Paulo Silva: Caro Alberto Gonçalves, acho que não devia ironizar com os “democratas”. As aspas estão mal porque são realmente pessoas que lidam com a Democracia, não no sentido de a praticarem, mas de mandarem os outros praticá-la... De tanto a abjurarem no passado, um belo dia acordaram Donos e Doutores da Democracia. Na famosa utopia de Ray Bradbury, os bombeiros (firemen) também não têm aspas, e também são homens que lidam com o fogo; mas para o atear aos livros...
Ahfan Neca: Grande crónica, como sempre. Notas de rodapé espectaculares. No tempo da outra senhora gostava de ler um pasquim, fascista memo a sério, chamado Agora. Era para me rir. A coisa era tão grotesca que comprava aquilo para me rir do abaixamento a que o humano se entrega por vezes.

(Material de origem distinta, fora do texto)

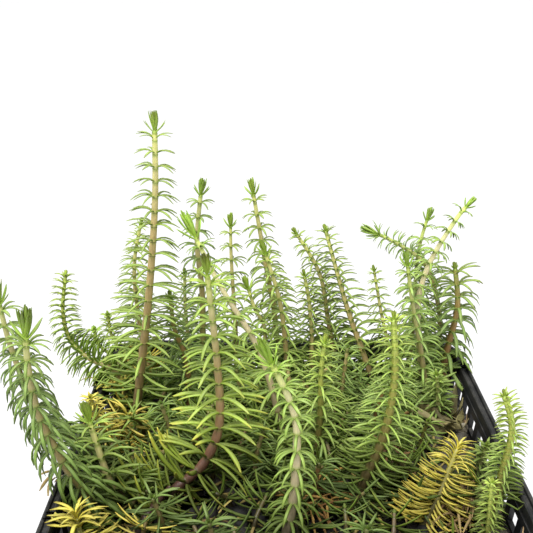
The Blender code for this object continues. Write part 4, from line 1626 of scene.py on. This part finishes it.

Hoje em dia não faltam Agoras na Sic, Tvi e RTP, onde "democratas" de aviário berram, insultam, esbracejam, ameaçam contra tudo o que possa pôr em causa os negociantes de negociatas que os financiam. O mesmo grotesco, o mesmo abaixamento da inteligência e dignidade humanas, a mesma deturpação e falta de verdade em tudo o que se apregoa, a mesma intolerância, o mesmo fascismo real.